In the middle of August, if you told a Tribe fan that Josh Tomlin was going to play a major role in the postseason rotation, their head would pop. Even when he was somehow the team stopper, there was little expectation that he’d be a fixture. Not with Carlos Carrasco and Danny Salazar ahead of him. That changed. While it’s not ideal for a soft-tossing, occasionally home run prone pitcher to start for you against other playoff teams, maybe it won’t be so bad.

First, Tomlin really isn’t all that bad the first couple times through the order. He gets by on guile and sleight of hand. This can work on even the most talented hitter, for a little while. Come that third time seeing the pitcher though, look out. Tomlin is a perfect illustration of that. The first two times through the order this year, opponents possess a .778 and .750 respectively. Most times we saw him this year it started to fall apart after about 80 or 85 pitches. In October that might only get you to the fifth or sixth inning, but that’s all the Indians need. He’s going to be starting opposite the third best pitcher the other team has, which in the first round’s case is going to be Martin Perez in the Rangers case and either Drew Pomeranz or Stephen Wright in the Red Sox case. Feel how you want about those two, but Tomlin can likely dance his way through those two lineups with three or so runs allowed, and hand the ball to a lockdown bullpen. We’re going to see a lot of Terry Francona walking to the mound, especially when it’s Tomlin.

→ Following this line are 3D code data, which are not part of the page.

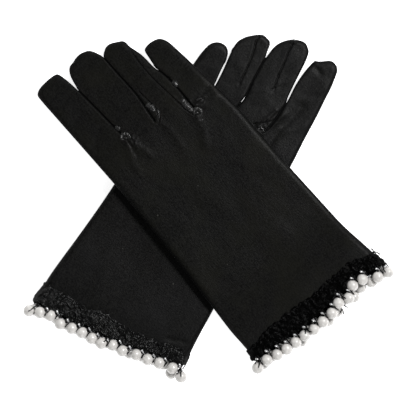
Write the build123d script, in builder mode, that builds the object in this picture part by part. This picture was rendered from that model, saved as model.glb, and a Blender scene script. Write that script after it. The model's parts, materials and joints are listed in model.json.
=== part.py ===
"""A pair of short black satin dress gloves with a gathered cuff frill and a pearl fringe, laid crossed.

Units are millimetres, +Z is up, and the pair lies on the plane Z = 0 with the origin under the middle of
its bounding box.  Each glove is drawn in its own flat frame, as a right-hand glove seen from the back of
the hand: X runs across it from the index side to the little-finger side, Y runs from the cuff seam towards
the fingertips, and Z is the height above the table.  The left glove is the mirror image of that drawing.
Both are then turned and moved into place, the right glove crossing over the left one.
"""

import math
import os
from types import SimpleNamespace

from build123d import *

# Cloth and trim.
FABRIC = 0.6  # thickness of the satin with its backing
SEAM_GAP = 0.3  # room left at a fold line, so that a folding fingertip clears the hand
FRILL_THICK = 1.6  # the gathered strip, pressed flat
FRILL_WIDE = 12.0  # how far the frill stands out past the cuff seam
HEM_DEEP = 5.0  # the turned hem inside the frill
HEM_THICK = 0.8
PEARL_D = 8.0
PEARL_HOLE_D = 1.0
SEED_BEAD_D = 1.6
SEED_BEAD_HOLE_D = 0.7
THREAD_D = 0.5
PEARL_PITCH = 8.15
PEARL_REACH = 6.9  # from the frill's edge to a pearl's centre
BEAD_REACH = 0.85  # from a thread's start to a seed bead's centre
FRINGE_GAP = 0.9  # from the frill's edge to the start of a thread, so that the seed beads swing clear of it

# The flat outline of a glove, without its cuff slant.
CUFF_HALF = 54.5
INDEX_SIDE = [(-53.6, 25), (-52.2, 60), (-51.6, 110), (-52.0, 145)]
LITTLE_SIDE = [(46.4, 146), (47.6, 120), (48.4, 75), (50.2, 30)]
CROTCH_INDEX_MIDDLE = 162.5
CROTCH_MIDDLE_RING = 162.0
CROTCH_RING_LITTLE = 146.0

# Each finger is a tapering strip with a rounded end: its two edges at the root and at the tip, how far it
# reaches from the cuff seam, and where its end folds over.
FINGERS = {
    "index": SimpleNamespace(root=(-52.0, -25.4), tip=(-52.2, -29.4), reach=228.5, fold=188.0),
    "middle": SimpleNamespace(root=(-24.6, -0.9), tip=(-25.2, -2.6), reach=229.0, fold=190.0),
    "ring": SimpleNamespace(root=(-0.1, 20.4), tip=(0.0, 17.8), reach=220.0, fold=184.0),
    "little": SimpleNamespace(root=(21.2, 46.2), tip=(22.6, 41.0), reach=201.5, fold=181.5),
}
ROOT_AT = 140.0  # where the strips' root widths are measured
TIP_ROUND = 0.40  # tip corner radius as a share of the finger's width

# The thumb is a tapering flat tube tucked under the palm, sewn round a hole in the palm.
THUMB_PIVOT = (-37.5, 92.0)
THUMB_ROOT_R = 13.0
THUMB_TIP_R = 10.0
THUMB_LONG = 50.0  # between the centres of its two round ends
THUMB_TURN = -32.0  # degrees from the finger direction, inwards under the palm
THUMB_THICK = 2.6
THUMB_HOLE_R = 9.0

# The cuff's mouth, the same on both gloves: they both rest on the table there.
MOUTH_LOW = 1.8
MOUTH_HIGH = 12.0
FRILL_HALF = CUFF_HALF + 0.2 + FRILL_THICK
FRILL_HIGH = MOUTH_HIGH + FRILL_THICK
PALM_ROW_Z = PEARL_D / 2  # the palm-side pearls lie on the table
BACK_ROW_Z = MOUTH_HIGH + 0.5

# Heights (Y, Z) of the underside of the palm and of the top of the back, from the cuff to the fingertips.
BEYOND = 231.0
RIGHT = SimpleNamespace(
    name="right",
    under=[(-10, MOUTH_LOW), (5, MOUTH_LOW), (38, 13.0), (160, 13.0), (BEYOND, 0.8)],
    over=[(-10, MOUTH_HIGH), (5, MOUTH_HIGH), (38, 19.0), (150, 19.0), (160, 18.0), (BEYOND, 5.4)],
    thumb_low=10.1,
    slant=-2.4,  # degrees that the cuff seam is turned from square
    origin=(67.6, -61.8),
    turn=40.1,
)
LEFT = SimpleNamespace(
    name="left",
    under=[(-10, MOUTH_LOW), (5, MOUTH_LOW), (40, 3.6), (160, 3.6), (BEYOND, 0.2)],
    over=[(-10, MOUTH_HIGH), (5, MOUTH_HIGH), (50, 9.6), (150, 9.6), (160, 8.6), (BEYOND, 4.8)],
    thumb_low=0.6,
    slant=-5.0,
    origin=(-63.5, -77.2),
    turn=-28.8,
)
TALL = 40.0  # taller and wider than any glove: the size of cutting blocks
BROAD = 160.0


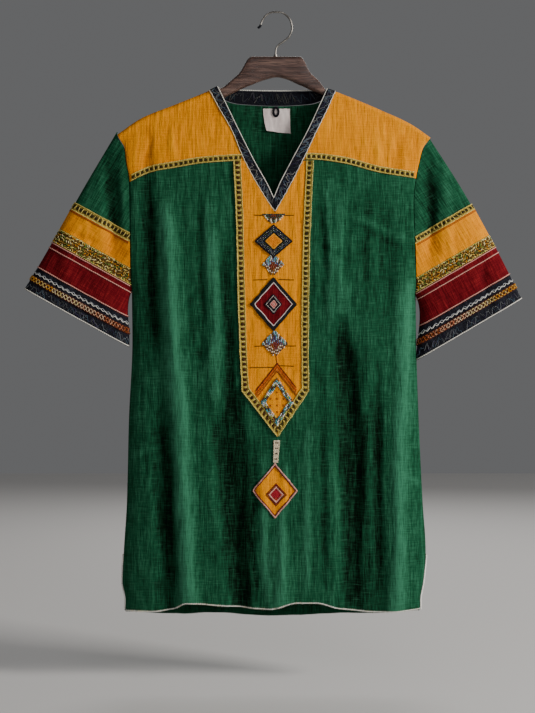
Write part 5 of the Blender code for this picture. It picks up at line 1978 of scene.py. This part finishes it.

Another thing about Tomlin, while he’s more than matched his career high in innings this year, he’s going to get a break. I think that faltering he had in August where he had an 11.48 ERA and a 1.048 OPS allowed had to do with his getting tired. Getting a break like he did in September, and even now since they’ve clinched, he’s going to be okay. With him well rested and baffling hitters for a bit, then handing the ball to a bullpen that is also going to have Danny Salazar in it, suddenly the opponent is going from 88 to 97, all but impossible to handle. What if he and Salazar just become a chimera starter? One goes four, one goes three, give the ball to Miller and go home. Baseball is just that easy.

While worrying about some things with the Indians, I came across a myth-killing primer that appeared on Grantland back in 2014. One myth it made to murder was that pitching and defense are all it takes to win. Which is good, since the Indians lost two of their best pitchers. Everyone expected the Indians to ride that dominant starting pitching into the playoffs, which they have, it’s just all fell apart.

But while it would have been nice to have, as I wrote last week the Indians do so much so well, it’s not a real problem anymore. I"m not even too worried if the power fades for a time from Mike Napoli and Carlos Santana. The Indians have such a glut of athletes on the roster, just being able to get on base means they can steal bases and make singles into runs. High contact rates puts pressure on defenses, speed stops double plays, and action on the basepaths messes with pitchers. It’s the mental meta-game of baseball, and the Indians can dominate others in that respect. With the late game combination of Brandon Guyer and Coco Crisp, a hit-by-pitch can turn into a run right quick.

By the way, nobody is talking about having someone who is literally the best at something on the team. The Indians have a lot of guys who are good at a lot of things, but only one man, Brandon Guyer, is literally the best at getting hit by pitches. Nobody can say this isn’t valuable. Especially in the postseason, when everything is magnified. I bet he gets hit by a Stephen Wright knuckleball at some point and it leads to a game-changing run.

Things being magnified, as mentioned earlier, really just means that there’s less to talk about since there are fewer games, so we have to talk about the same things over and over. But it also means that the little things in baseball can break a team. We saw it last year when the RoyalsEric Hosmer scored a key run in the clinching game because neither David Wright or Lucas Duda could properly execute on defense. Maybe It’s just because I’ve seen them work so well together, but the Tribe defense, especially the infield defense where those little things can become so big, is perfectly suited for the big time. The outfield, maybe not so much, they all grade kind of badly, but at least they can’t blow it too much for the whole team. One would hope anyway.

The postseason can be wonderful and terrible at the same time, rife with shining moments and great miseries. I suppose the point of most of this article is that the Indians can weather those storms that have capsized other teams. They’ve still got enough pitching, they’ve got bats, Tomlin should be fine for a bit of time each game, and Danny Salazar isn’t going to be a nonfactor. I just don’t think the Indians are going to crack under whatever artificial pressure, whether because of their amazing manager, their many methods of winning, or just because they’re good. If you're a fan, you should be worried because it can disappear so quickly. But the Indians have the tools to hang around for quite a while.